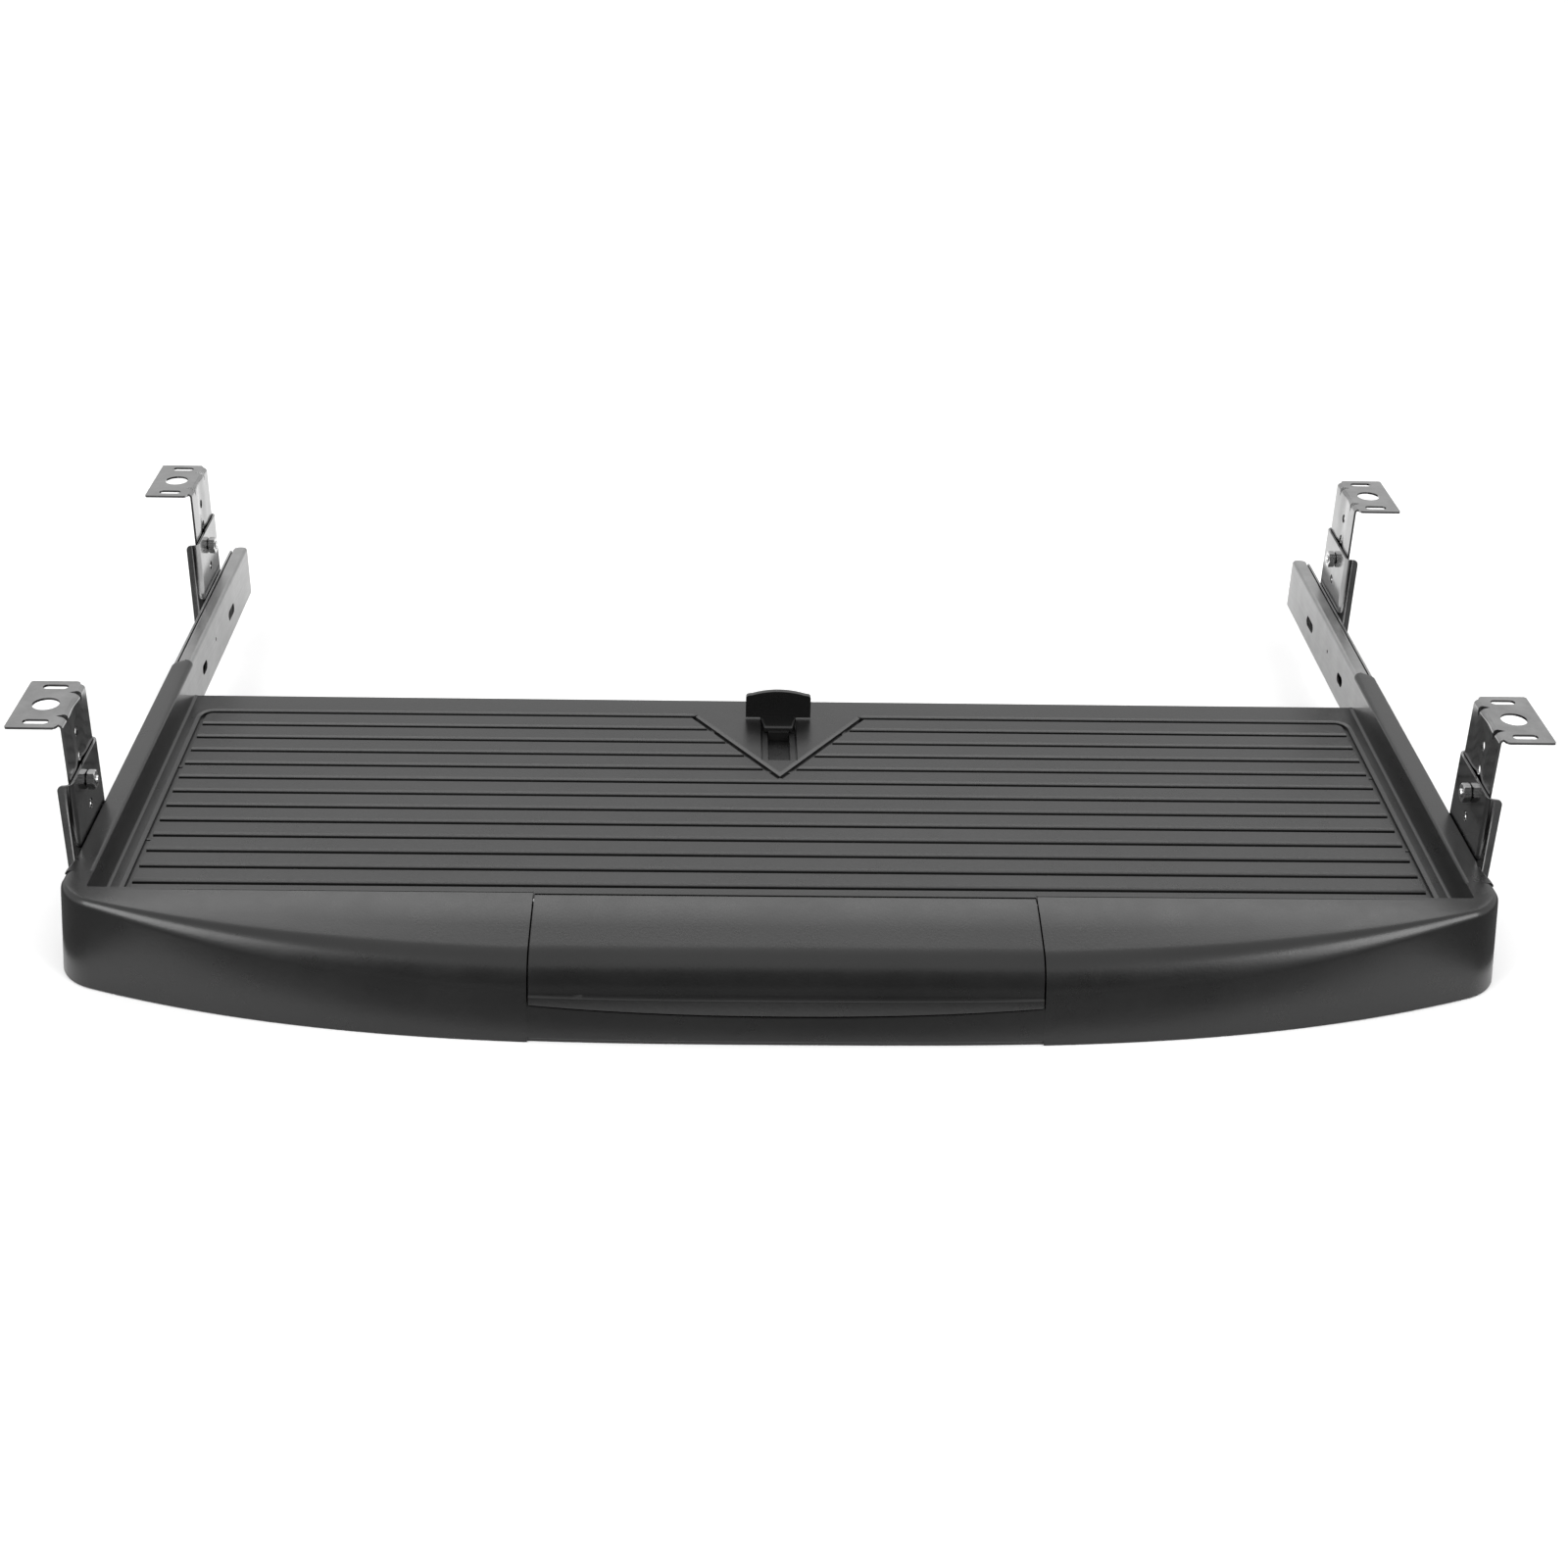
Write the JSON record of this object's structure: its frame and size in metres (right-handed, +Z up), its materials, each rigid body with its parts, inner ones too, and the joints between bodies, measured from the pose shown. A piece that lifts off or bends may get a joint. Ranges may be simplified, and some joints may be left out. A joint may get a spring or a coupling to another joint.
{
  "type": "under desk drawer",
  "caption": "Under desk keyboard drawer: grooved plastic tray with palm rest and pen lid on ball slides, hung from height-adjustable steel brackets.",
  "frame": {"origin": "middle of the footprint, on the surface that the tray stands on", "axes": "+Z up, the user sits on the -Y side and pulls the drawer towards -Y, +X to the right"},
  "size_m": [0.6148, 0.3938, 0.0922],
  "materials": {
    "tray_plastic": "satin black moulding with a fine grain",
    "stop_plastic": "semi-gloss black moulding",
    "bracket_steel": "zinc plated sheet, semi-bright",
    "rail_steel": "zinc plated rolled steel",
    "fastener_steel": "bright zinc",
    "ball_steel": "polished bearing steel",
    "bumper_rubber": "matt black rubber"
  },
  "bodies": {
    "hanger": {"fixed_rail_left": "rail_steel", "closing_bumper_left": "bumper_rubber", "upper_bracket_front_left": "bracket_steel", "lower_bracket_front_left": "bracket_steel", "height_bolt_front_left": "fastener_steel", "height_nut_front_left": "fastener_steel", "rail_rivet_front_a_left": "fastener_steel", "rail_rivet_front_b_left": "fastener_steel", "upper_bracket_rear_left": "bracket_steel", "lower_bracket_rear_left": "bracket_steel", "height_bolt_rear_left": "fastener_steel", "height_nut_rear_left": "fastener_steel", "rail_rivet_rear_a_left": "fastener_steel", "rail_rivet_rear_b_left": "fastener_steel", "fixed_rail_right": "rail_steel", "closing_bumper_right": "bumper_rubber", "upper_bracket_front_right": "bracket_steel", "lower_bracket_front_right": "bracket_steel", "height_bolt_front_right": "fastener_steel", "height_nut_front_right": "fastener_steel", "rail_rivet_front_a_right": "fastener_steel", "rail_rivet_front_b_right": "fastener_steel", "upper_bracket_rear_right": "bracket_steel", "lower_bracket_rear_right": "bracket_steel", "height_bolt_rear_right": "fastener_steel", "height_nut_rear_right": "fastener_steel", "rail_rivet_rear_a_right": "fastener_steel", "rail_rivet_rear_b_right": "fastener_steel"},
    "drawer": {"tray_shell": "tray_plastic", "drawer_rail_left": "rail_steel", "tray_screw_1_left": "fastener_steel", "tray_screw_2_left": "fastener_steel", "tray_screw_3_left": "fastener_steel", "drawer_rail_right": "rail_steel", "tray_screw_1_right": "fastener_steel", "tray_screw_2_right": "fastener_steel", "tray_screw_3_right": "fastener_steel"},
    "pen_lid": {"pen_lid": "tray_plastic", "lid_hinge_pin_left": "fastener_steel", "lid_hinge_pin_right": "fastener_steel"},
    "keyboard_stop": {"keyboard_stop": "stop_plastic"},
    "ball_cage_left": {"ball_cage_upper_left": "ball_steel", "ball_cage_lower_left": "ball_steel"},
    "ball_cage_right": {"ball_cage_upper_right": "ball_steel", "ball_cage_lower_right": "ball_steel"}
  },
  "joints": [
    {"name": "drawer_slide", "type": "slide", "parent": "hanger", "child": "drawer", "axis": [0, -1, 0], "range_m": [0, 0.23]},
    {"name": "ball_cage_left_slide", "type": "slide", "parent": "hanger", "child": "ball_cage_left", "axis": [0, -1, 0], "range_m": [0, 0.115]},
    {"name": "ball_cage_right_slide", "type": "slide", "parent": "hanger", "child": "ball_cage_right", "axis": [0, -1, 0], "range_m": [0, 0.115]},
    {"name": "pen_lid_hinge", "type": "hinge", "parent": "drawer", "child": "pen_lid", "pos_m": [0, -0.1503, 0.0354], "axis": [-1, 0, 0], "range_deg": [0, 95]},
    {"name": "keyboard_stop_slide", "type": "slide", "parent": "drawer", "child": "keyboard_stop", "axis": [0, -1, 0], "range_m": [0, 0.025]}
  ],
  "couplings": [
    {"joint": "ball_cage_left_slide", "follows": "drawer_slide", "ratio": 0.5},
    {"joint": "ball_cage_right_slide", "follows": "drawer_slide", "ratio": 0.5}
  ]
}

○ ○ ○ ○

What is needed
Using the listing above, list every line in which the string "frame" occurs.

In response
Write the JSON record of this object's structure: its frame and size in metres (right-handed, +Z up), its materials, each rigid body with its parts, inner ones too, and the joints between bodies, measured from the pose shown. A piece that lifts off or bends may get a joint. Ranges may be simplified, and some joints may be left out. A joint may get a spring or a coupling to another joint.
  "frame": {"origin": "middle of the footprint, on the surface that the tray stands on", "axes": "+Z up, the user sits on the -Y side and pulls the drawer towards -Y, +X to the right"},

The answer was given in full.